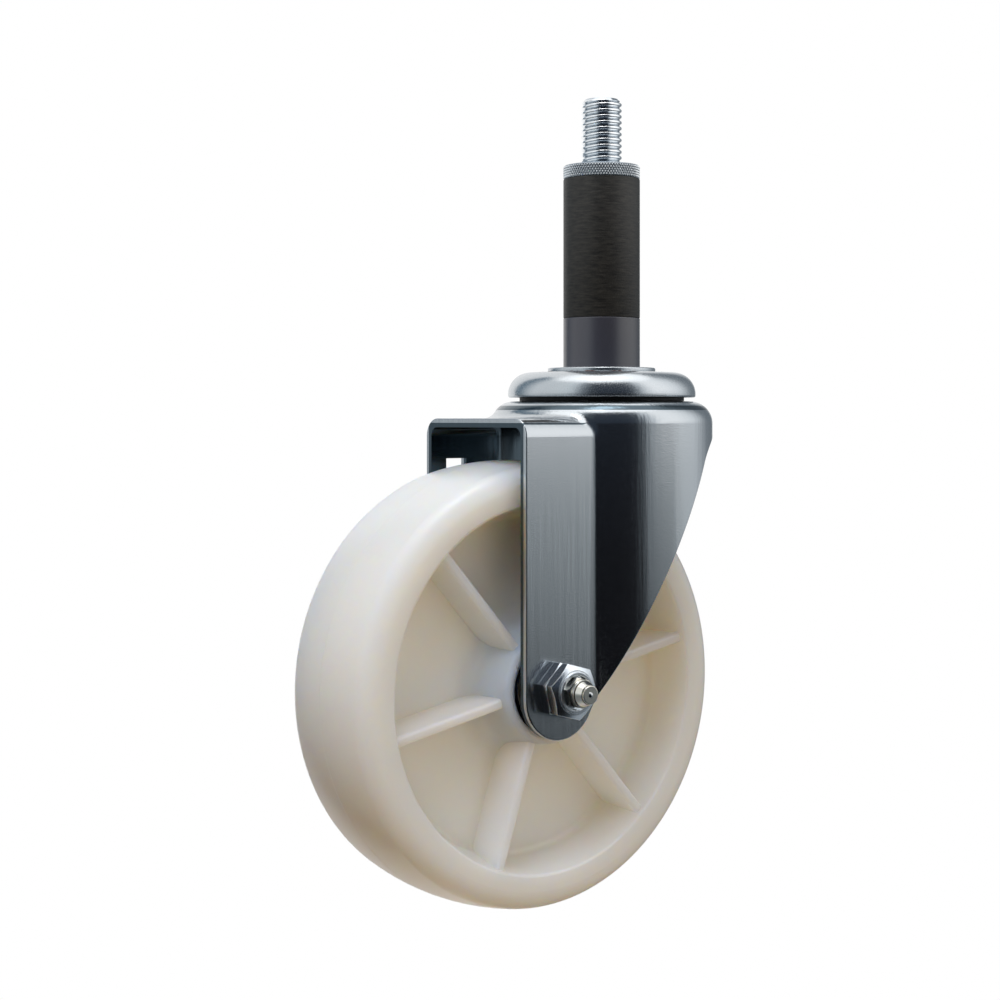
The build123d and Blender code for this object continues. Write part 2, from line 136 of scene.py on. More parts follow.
# Each row is a bearing in degrees (0 along +X, 90 along +Y) and the card's tone near the floor,
# at eye level and above it.
CARD_TONES = [
    (-262, "#4a5258", "#666f76", "#4f6473"),
    (-248, "#4a5258", "#757e85", "#5d7280"),
    (-234, "#8a9095", "#b4babe", "#b0b6bb"),
    (-222, "#9aa0a4", "#ccd0d2", "#d5d8da"),
    (-205, "#8a9195", "#b4b9bc", "#cdd0d3"),
    (-185, "#70777c", "#a0a7ab", "#d0d4d6"),
    (-168, "#4b5258", "#7f878c", "#d3d9dd"),
    (-152, "#2c3136", "#474d53", "#5d666e"),
    (-142, "#14181d", "#14171c", "#232a33"),
    (-134, "#08090d", "#05060a", "#262e39"),
    (-97, "#08090d", "#05060a", "#262e39"),
    (-89, "#050607", "#2b3035", "#3a424b"),
    (-80, "#0a0c0e", "#868c90", "#b9bfc4"),
    (-66, "#2b3034", "#8d9396", "#ffffff"),
    (-57, "#2c3236", "#969c9f", "#ffffff"),
    (-50, "#2e3438", "#9fa5a8", "#ffffff"),
    (-46, "#6a7176", "#ccd1d3", "#ffffff"),
    (-20, "#949ba0", "#d6dadd", "#e4e7e9"),
    (6, "#7f868c", "#8b9298", "#757c82"),
    (30, "#747b81", "#6f767c", "#626a71"),
    (50, "#c6cbce", "#e4e7e8", "#ffffff"),
]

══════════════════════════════

§ **WHAT IS EXPECTED**:
Reproduce the listing above verbatim, from first line to last.

§ **ANSWER TO THIS EXERCISE**:
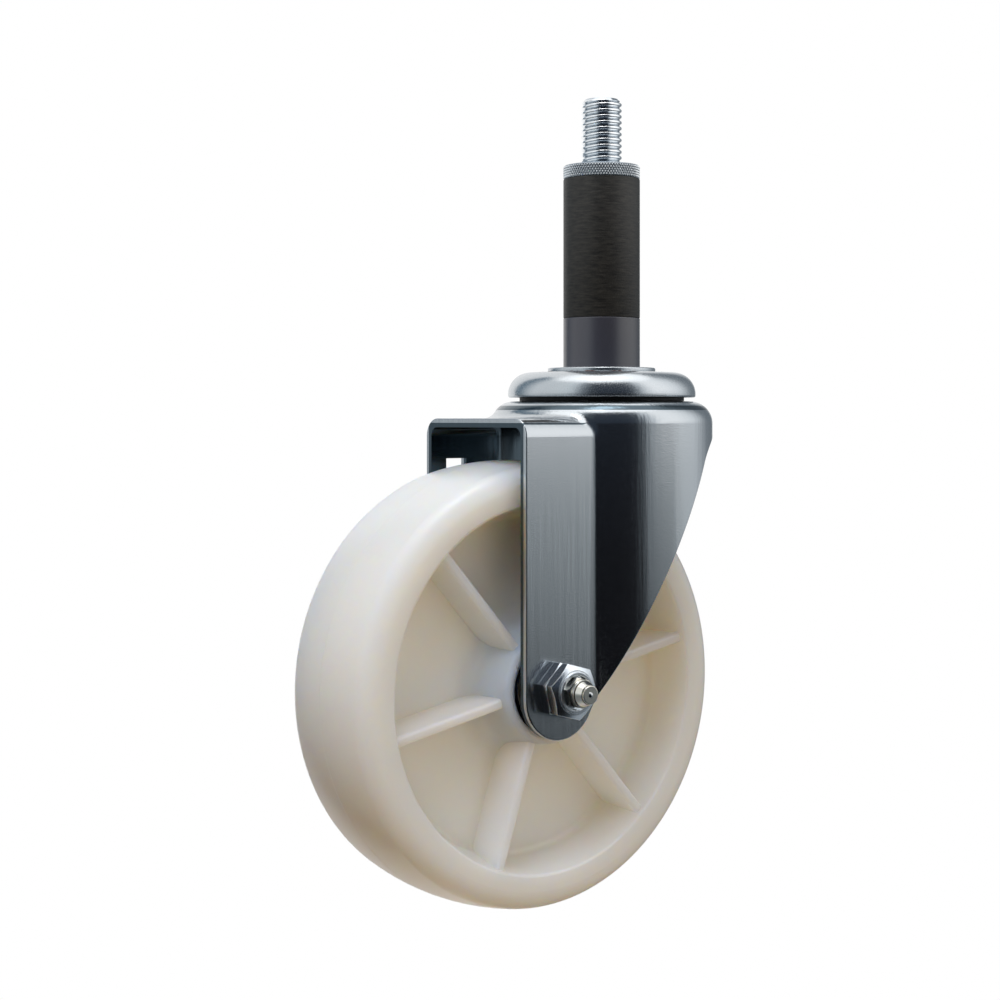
The build123d and Blender code for this object continues. Write part 2, from line 136 of scene.py on. More parts follow.
# Each row is a bearing in degrees (0 along +X, 90 along +Y) and the card's tone near the floor,
# at eye level and above it.
CARD_TONES = [
    (-262, "#4a5258", "#666f76", "#4f6473"),
    (-248, "#4a5258", "#757e85", "#5d7280"),
    (-234, "#8a9095", "#b4babe", "#b0b6bb"),
    (-222, "#9aa0a4", "#ccd0d2", "#d5d8da"),
    (-205, "#8a9195", "#b4b9bc", "#cdd0d3"),
    (-185, "#70777c", "#a0a7ab", "#d0d4d6"),
    (-168, "#4b5258", "#7f878c", "#d3d9dd"),
    (-152, "#2c3136", "#474d53", "#5d666e"),
    (-142, "#14181d", "#14171c", "#232a33"),
    (-134, "#08090d", "#05060a", "#262e39"),
    (-97, "#08090d", "#05060a", "#262e39"),
    (-89, "#050607", "#2b3035", "#3a424b"),
    (-80, "#0a0c0e", "#868c90", "#b9bfc4"),
    (-66, "#2b3034", "#8d9396", "#ffffff"),
    (-57, "#2c3236", "#969c9f", "#ffffff"),
    (-50, "#2e3438", "#9fa5a8", "#ffffff"),
    (-46, "#6a7176", "#ccd1d3", "#ffffff"),
    (-20, "#949ba0", "#d6dadd", "#e4e7e9"),
    (6, "#7f868c", "#8b9298", "#757c82"),
    (30, "#747b81", "#6f767c", "#626a71"),
    (50, "#c6cbce", "#e4e7e8", "#ffffff"),
]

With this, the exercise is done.